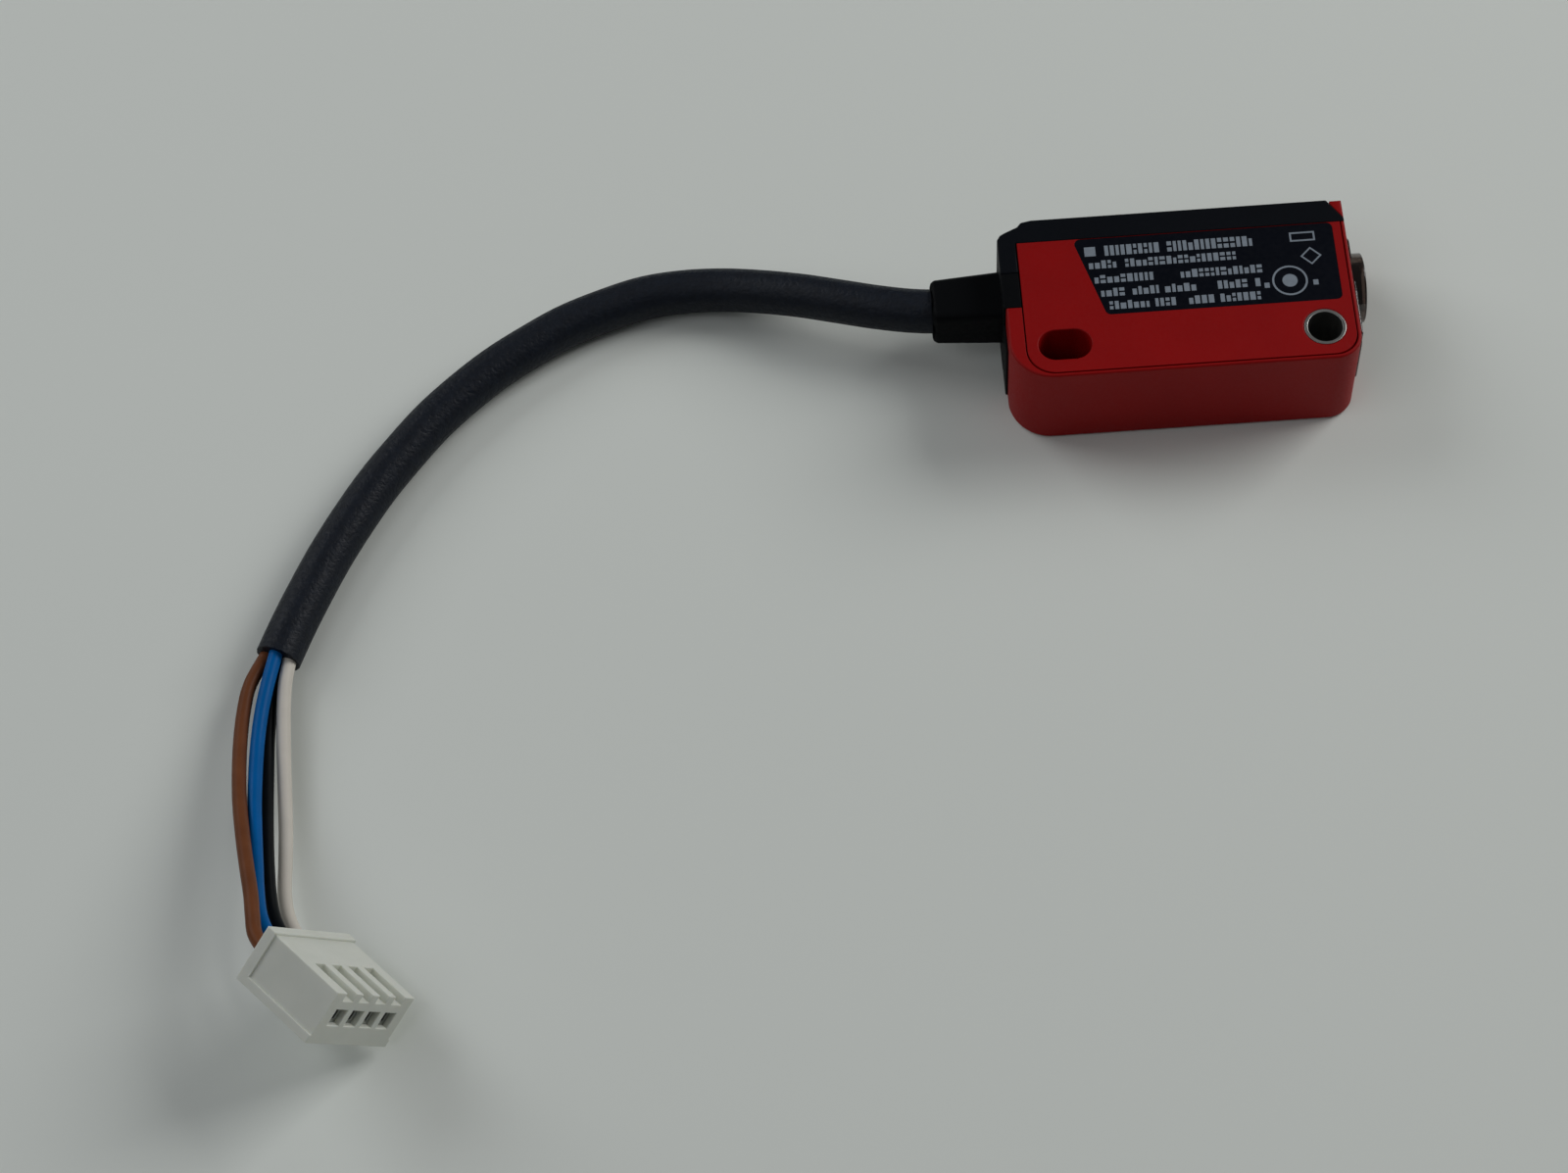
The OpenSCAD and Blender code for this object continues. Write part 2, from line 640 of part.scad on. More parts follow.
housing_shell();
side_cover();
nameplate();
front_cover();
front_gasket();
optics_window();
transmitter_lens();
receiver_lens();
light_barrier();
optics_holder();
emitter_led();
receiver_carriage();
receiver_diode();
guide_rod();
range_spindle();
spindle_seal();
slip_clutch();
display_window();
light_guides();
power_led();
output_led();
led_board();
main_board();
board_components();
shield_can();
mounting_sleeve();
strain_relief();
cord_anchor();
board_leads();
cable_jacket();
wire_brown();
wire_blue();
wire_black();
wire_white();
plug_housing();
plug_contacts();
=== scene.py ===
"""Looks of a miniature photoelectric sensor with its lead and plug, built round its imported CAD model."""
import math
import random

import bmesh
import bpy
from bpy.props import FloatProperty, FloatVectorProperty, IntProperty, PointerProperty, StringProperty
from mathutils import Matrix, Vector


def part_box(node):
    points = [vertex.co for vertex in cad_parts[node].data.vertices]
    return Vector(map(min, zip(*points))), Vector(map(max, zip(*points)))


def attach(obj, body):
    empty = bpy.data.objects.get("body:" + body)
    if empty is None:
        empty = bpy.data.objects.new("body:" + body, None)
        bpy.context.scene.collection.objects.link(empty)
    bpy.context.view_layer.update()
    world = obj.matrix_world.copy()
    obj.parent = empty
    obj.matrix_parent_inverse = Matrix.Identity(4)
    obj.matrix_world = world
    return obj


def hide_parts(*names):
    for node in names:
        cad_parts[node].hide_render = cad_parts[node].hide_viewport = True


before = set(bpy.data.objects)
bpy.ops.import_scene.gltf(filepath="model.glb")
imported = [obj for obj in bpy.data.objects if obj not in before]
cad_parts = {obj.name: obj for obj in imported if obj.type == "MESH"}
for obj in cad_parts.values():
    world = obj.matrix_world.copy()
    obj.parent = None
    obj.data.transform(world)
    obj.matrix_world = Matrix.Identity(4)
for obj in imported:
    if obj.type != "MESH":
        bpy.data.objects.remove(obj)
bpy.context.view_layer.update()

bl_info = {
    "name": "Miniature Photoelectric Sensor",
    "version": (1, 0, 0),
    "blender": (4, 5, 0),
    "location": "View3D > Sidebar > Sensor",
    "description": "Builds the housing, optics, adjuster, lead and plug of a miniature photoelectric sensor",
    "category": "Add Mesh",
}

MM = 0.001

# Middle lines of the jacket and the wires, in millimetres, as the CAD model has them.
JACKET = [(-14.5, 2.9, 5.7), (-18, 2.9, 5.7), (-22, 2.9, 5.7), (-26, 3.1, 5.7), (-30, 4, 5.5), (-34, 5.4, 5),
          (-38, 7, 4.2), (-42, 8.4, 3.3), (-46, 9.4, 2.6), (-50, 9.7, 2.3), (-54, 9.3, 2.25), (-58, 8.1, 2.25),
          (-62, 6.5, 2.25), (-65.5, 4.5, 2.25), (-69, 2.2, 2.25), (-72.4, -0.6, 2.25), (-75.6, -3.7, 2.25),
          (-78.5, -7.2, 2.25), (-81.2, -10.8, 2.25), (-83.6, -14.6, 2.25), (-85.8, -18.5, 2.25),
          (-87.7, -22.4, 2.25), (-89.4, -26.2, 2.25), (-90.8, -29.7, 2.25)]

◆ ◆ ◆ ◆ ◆

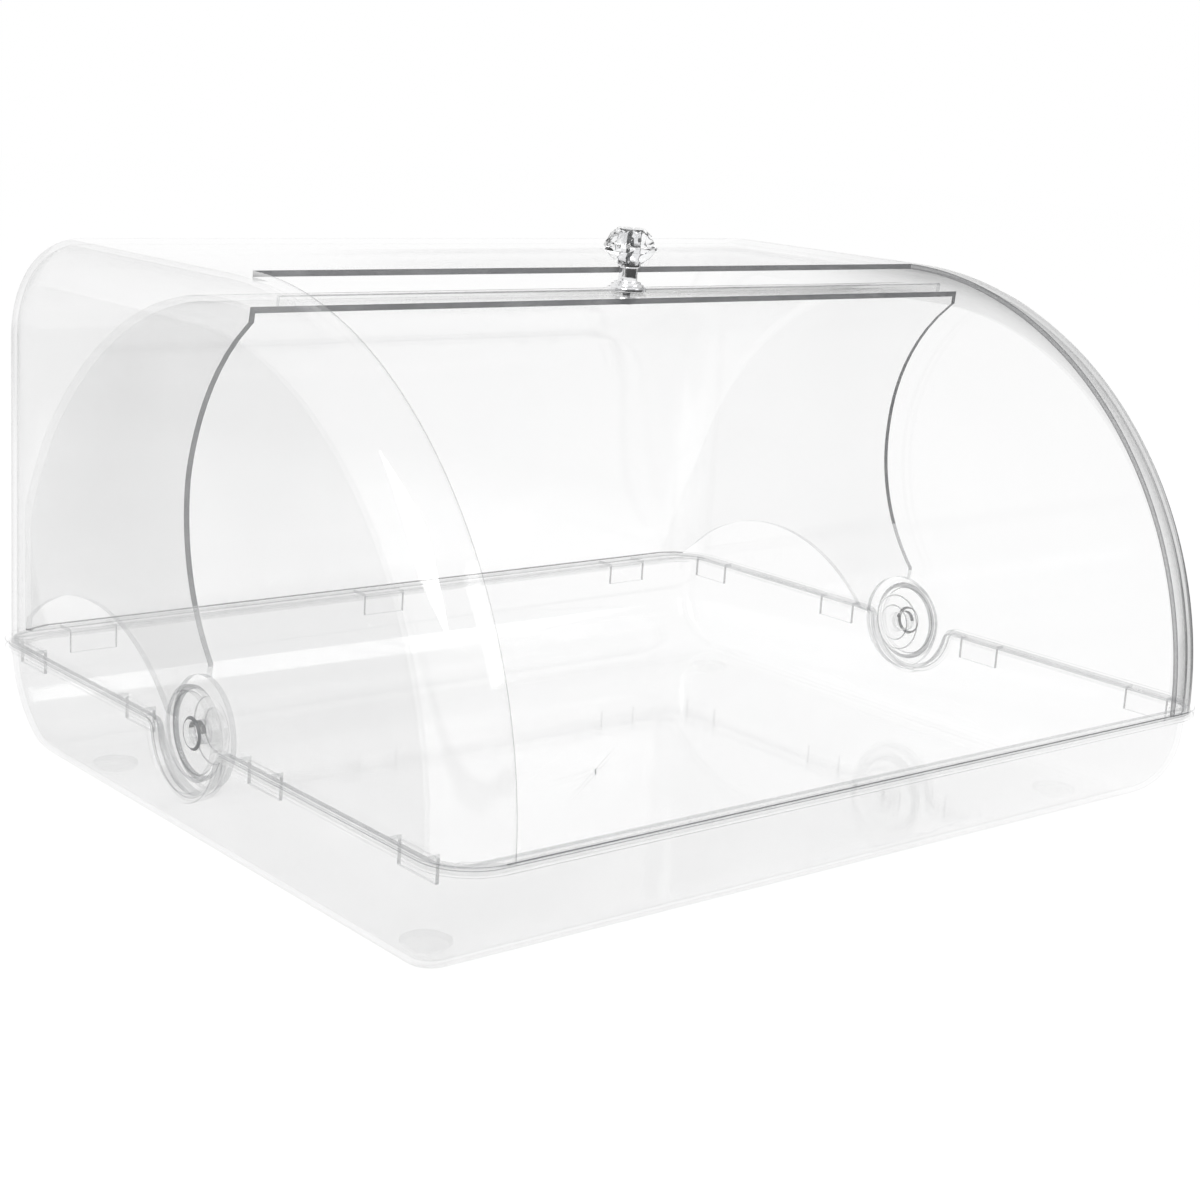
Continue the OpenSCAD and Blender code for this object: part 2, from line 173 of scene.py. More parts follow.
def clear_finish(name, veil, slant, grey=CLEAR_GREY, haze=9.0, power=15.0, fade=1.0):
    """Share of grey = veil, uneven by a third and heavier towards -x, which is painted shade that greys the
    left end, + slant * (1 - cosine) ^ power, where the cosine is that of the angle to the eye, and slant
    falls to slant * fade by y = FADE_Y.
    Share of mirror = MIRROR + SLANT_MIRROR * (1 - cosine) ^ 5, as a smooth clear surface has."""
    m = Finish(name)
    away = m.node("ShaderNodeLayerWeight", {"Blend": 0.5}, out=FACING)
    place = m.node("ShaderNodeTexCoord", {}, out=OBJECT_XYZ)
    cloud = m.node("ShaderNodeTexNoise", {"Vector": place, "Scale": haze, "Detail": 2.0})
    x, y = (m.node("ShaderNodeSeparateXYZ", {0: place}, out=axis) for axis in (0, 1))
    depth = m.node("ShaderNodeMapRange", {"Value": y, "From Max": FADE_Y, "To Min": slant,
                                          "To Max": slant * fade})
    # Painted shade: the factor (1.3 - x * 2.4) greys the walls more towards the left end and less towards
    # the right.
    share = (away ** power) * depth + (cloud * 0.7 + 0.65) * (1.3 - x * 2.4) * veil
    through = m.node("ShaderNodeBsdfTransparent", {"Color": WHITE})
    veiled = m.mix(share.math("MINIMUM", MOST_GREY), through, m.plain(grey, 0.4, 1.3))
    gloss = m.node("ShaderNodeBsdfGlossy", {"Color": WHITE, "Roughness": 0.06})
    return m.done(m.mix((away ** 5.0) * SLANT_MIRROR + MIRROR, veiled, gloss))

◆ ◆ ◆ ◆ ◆

Exercise:
Extract from the listing above the lines between the line containing "optics_window();" and the line containing "if empty is", keeping both of those lines. Output nothing else.

Expected output:
optics_window();
transmitter_lens();
receiver_lens();
light_barrier();
optics_holder();
emitter_led();
receiver_carriage();
receiver_diode();
guide_rod();
range_spindle();
spindle_seal();
slip_clutch();
display_window();
light_guides();
power_led();
output_led();
led_board();
main_board();
board_components();
shield_can();
mounting_sleeve();
strain_relief();
cord_anchor();
board_leads();
cable_jacket();
wire_brown();
wire_blue();
wire_black();
wire_white();
plug_housing();
plug_contacts();
=== scene.py ===
"""Looks of a miniature photoelectric sensor with its lead and plug, built round its imported CAD model."""
import math
import random

import bmesh
import bpy
from bpy.props import FloatProperty, FloatVectorProperty, IntProperty, PointerProperty, StringProperty
from mathutils import Matrix, Vector


def part_box(node):
    points = [vertex.co for vertex in cad_parts[node].data.vertices]
    return Vector(map(min, zip(*points))), Vector(map(max, zip(*points)))


def attach(obj, body):
    empty = bpy.data.objects.get("body:" + body)
    if empty is None:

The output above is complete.